▶ **Set problem**
Search the data below for the string "with". Extract every line that contains it.

BEGIN

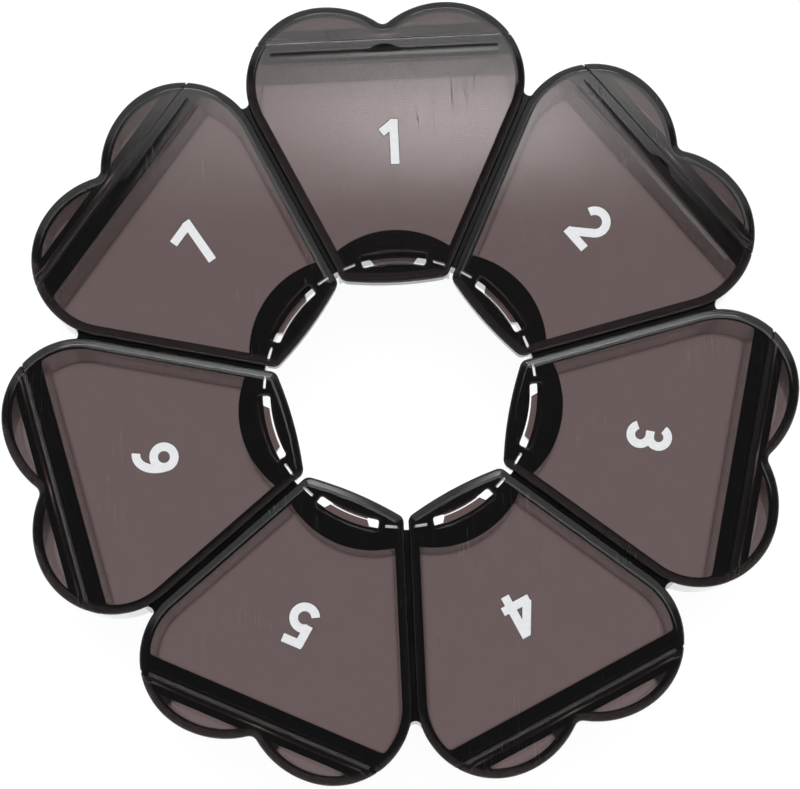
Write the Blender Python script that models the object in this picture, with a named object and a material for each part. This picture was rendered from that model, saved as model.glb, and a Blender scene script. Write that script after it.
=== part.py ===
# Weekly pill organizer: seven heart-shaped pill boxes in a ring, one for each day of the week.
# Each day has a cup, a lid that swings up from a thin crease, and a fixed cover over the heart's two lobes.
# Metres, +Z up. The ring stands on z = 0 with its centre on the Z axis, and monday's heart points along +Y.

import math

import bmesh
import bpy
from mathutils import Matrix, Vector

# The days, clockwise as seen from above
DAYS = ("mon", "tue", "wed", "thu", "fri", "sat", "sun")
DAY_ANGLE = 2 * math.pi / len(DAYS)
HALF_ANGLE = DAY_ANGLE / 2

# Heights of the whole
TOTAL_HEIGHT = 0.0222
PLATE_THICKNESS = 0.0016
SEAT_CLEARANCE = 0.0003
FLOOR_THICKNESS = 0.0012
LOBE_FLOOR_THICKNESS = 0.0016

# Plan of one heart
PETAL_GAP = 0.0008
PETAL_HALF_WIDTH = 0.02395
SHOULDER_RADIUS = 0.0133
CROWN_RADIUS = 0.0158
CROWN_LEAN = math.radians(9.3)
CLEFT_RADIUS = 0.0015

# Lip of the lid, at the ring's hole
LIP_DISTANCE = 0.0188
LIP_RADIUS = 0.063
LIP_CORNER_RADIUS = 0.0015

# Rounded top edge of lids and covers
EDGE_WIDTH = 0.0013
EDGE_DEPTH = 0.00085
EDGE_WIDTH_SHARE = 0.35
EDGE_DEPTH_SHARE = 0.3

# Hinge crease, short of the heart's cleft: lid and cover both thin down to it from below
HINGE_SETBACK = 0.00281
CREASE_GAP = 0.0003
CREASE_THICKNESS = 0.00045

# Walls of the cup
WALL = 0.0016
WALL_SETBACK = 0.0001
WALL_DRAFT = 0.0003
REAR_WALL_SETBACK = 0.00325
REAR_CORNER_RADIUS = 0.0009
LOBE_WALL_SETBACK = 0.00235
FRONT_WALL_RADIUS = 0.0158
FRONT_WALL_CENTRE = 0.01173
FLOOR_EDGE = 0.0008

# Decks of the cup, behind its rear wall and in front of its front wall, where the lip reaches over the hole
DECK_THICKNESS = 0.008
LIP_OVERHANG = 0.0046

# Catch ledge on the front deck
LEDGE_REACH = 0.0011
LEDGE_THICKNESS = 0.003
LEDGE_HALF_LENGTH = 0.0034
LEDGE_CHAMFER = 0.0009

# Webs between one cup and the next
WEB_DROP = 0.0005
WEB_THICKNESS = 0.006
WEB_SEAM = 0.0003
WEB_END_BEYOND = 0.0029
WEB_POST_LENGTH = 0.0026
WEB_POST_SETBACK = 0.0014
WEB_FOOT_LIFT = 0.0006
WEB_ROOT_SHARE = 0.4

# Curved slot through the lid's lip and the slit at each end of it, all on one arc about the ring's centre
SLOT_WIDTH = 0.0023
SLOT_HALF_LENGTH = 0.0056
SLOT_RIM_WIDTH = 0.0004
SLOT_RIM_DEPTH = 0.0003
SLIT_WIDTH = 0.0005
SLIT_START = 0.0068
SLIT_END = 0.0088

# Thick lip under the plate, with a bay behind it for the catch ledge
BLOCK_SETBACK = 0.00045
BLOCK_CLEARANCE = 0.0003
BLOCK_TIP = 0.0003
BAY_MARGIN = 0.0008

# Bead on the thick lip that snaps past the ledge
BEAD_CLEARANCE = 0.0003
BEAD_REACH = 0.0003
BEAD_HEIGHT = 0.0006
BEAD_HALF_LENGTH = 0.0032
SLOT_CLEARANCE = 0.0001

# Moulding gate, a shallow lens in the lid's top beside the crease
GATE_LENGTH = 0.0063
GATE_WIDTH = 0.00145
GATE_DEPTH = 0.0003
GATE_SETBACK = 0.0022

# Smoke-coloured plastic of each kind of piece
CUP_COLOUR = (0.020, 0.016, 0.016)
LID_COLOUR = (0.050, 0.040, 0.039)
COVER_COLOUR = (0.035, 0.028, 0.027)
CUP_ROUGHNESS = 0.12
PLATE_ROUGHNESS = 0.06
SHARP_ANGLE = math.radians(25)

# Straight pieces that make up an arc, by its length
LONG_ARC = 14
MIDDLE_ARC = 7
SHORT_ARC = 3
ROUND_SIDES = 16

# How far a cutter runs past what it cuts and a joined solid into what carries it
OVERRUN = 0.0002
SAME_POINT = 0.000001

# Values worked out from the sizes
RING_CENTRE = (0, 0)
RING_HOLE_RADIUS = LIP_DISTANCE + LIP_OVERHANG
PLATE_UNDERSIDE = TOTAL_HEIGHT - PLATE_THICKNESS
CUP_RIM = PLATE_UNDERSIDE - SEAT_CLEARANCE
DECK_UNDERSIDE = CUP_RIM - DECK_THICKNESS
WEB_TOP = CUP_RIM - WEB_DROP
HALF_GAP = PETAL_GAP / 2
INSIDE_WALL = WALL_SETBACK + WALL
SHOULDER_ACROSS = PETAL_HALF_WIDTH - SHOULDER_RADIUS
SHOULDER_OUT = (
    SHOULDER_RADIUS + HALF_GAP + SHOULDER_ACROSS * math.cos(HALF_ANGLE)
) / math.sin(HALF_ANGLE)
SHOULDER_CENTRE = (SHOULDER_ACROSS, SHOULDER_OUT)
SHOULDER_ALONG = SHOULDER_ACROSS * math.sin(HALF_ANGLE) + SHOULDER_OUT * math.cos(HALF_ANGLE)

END

▶ **Worked answer**
Write the Blender Python script that models the object in this picture, with a named object and a material for each part. This picture was rendered from that model, saved as model.glb, and a Blender scene script. Write that script after it.
# Metres, +Z up. The ring stands on z = 0 with its centre on the Z axis, and monday's heart points along +Y.
# Thick lip under the plate, with a bay behind it for the catch ledge